Usually a view is just a way to create a common shorthand for defining result sets that you need frequently.
However, there is a downside. The temptation is to add in every column you think you might need somewhere sometime when you might like to use the view. So YAGNI is violated. Not only columns, but sometimes additional outer joins get tacked on "just in case". So covering indexes might not cover any more, and the query plan may increase in complexity (and drop in efficiency).
YAGNI is a critical concept in SQL design.
Generally speaking, views should perform equivalently to a query written directly on the underlying tables.
But: there may be edge cases, and it would behoove you to test your code. All modern RDBMS systems have tools that will let you see the queryplans, and monitor execution. Don't take my (or anybody else's) word for it, when you can have the definitive data at your fingertips.
I know this is an old thread. Discussion is good, but I do want to throw in one more thought. Performance also depends on what you are using to pull data with. For example, if you are front-ending with something like Microsoft Access you can definately gain performance for some complex queries by using a view. This is because Access does not always pull from the SQL server as we would like -- in some cases it would pull entire tables across then try to process locally from there! Not so if you use a view.

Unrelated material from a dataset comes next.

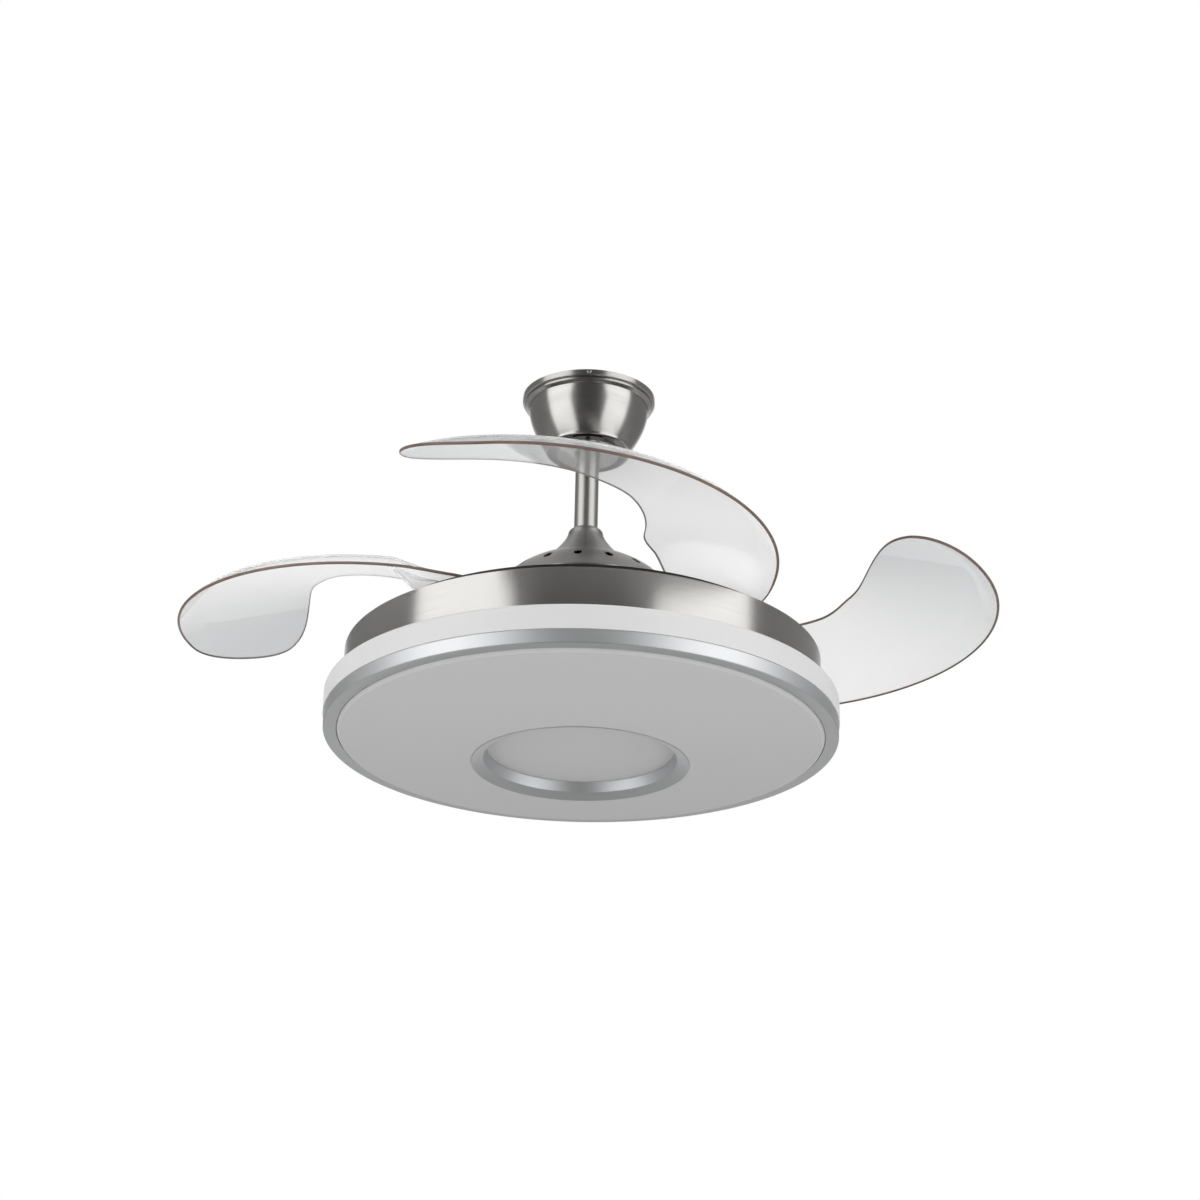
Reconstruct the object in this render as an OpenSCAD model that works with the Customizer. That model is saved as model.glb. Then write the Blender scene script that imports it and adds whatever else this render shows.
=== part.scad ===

Yes, in all modern RDBMS's (MSSQL after 2005? etc) view's query plans are cached removing the overhead of planning the query and speeding up performance over the same SQL performed in-line. Previously to this (and it applies to parameterized SQL/Prepared Statements as well) people correctly thought stored procedures performed better.
Many still hang onto this today making it a modern DB myth. Ever since Views/PS's got the cached query planning of SPs they've been pretty much even.